SET TASK
Copy, from the entries below, each line where the word "loose" can be found.

::::::

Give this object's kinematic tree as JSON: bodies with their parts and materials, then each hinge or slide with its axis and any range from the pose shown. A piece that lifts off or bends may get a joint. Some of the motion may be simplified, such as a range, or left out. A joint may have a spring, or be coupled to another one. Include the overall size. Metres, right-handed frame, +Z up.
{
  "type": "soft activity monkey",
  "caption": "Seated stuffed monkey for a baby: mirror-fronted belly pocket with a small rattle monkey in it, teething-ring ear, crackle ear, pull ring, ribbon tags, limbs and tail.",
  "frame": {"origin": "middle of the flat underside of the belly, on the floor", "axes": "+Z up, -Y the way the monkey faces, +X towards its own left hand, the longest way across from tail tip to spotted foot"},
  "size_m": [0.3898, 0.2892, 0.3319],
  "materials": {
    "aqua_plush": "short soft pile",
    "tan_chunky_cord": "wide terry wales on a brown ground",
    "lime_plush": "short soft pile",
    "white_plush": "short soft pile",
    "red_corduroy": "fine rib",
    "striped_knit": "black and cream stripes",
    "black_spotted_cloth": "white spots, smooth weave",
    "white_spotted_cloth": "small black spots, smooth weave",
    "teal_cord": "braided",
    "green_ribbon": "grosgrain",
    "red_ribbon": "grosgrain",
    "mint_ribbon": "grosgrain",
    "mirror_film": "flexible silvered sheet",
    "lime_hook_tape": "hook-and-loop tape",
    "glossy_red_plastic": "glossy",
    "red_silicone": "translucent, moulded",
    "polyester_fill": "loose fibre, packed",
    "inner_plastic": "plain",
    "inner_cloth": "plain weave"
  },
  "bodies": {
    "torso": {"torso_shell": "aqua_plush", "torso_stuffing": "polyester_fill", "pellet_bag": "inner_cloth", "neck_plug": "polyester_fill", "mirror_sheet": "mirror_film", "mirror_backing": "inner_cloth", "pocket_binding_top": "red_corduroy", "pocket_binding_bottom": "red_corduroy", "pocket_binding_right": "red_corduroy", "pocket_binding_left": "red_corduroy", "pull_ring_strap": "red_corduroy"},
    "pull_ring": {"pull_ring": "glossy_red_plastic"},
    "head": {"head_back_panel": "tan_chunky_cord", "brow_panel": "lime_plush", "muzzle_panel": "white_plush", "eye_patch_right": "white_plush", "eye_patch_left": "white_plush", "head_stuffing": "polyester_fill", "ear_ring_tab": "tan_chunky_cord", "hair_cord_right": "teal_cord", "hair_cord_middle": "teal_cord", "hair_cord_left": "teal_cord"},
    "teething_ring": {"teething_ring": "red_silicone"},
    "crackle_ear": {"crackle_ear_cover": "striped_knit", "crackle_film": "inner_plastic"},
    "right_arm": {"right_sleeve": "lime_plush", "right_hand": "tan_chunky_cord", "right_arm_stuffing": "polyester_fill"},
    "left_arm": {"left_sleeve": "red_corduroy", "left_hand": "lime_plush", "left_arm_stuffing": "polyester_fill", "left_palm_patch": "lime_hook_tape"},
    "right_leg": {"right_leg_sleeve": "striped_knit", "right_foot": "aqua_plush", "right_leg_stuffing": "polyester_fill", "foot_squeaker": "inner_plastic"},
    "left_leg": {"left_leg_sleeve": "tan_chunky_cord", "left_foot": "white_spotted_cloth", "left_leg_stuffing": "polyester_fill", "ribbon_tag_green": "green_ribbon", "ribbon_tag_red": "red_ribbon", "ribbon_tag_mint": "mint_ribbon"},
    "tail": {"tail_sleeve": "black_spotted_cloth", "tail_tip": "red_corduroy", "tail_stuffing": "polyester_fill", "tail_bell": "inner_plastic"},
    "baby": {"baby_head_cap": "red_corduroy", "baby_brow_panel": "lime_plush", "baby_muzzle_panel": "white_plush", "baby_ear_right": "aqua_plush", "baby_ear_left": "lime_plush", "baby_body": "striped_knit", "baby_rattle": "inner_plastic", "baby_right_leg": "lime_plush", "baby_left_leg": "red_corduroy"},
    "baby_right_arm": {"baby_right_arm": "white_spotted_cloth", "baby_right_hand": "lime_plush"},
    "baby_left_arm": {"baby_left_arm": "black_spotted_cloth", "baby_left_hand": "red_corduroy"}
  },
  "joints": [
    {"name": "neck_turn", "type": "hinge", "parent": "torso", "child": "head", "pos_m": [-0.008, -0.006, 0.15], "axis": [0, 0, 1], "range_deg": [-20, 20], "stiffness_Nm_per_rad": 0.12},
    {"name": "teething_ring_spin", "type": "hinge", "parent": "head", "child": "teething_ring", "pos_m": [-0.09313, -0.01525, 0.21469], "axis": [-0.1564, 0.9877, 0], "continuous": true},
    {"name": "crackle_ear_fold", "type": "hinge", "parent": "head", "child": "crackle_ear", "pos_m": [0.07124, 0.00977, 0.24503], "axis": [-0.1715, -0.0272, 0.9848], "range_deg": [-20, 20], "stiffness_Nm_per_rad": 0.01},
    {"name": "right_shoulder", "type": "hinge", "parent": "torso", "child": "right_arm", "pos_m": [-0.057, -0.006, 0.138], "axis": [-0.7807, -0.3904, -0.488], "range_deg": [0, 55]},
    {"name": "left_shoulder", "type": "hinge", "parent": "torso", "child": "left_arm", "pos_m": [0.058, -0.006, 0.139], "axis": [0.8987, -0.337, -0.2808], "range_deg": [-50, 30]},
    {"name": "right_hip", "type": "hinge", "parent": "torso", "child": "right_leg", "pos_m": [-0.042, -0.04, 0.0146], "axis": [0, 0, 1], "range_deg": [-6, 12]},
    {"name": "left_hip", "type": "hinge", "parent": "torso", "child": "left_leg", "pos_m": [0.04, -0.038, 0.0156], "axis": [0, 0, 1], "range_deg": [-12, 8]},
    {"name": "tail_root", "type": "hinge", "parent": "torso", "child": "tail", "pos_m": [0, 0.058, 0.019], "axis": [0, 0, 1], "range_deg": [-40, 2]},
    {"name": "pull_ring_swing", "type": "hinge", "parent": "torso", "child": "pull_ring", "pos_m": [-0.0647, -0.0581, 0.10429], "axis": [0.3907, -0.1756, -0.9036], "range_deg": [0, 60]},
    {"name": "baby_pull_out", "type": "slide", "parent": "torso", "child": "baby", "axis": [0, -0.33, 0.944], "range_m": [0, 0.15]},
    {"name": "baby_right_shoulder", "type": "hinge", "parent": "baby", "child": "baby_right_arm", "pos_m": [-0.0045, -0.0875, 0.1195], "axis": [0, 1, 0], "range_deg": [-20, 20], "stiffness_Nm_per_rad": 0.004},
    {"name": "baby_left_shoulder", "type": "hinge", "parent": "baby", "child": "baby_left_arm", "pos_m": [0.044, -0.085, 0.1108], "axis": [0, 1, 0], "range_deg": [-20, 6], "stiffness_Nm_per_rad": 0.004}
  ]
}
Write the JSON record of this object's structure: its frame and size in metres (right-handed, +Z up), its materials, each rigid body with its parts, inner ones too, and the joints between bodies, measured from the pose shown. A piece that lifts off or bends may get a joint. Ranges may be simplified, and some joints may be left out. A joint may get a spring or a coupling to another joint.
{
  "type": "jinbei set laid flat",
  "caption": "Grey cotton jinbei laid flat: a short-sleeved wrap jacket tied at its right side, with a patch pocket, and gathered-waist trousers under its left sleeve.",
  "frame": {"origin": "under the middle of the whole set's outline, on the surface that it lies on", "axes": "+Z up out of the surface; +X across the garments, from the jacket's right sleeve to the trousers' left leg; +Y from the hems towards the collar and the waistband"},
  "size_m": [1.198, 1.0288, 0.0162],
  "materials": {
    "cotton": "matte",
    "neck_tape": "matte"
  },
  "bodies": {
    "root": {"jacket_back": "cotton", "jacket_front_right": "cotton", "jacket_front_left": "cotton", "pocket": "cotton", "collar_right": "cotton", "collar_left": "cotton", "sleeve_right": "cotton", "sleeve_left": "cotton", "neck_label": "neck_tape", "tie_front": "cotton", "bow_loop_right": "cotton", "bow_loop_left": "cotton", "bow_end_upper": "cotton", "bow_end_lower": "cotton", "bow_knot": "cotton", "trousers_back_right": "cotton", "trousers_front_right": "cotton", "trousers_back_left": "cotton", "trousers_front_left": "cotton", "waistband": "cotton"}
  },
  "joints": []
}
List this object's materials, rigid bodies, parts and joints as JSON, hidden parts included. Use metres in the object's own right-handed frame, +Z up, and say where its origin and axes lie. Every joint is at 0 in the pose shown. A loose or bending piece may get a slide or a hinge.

::::::

SOLUTION TO THIS EXERCISE
    "polyester_fill": "loose fibre, packed",
List this object's materials, rigid bodies, parts and joints as JSON, hidden parts included. Use metres in the object's own right-handed frame, +Z up, and say where its origin and axes lie. Every joint is at 0 in the pose shown. A loose or bending piece may get a slide or a hinge.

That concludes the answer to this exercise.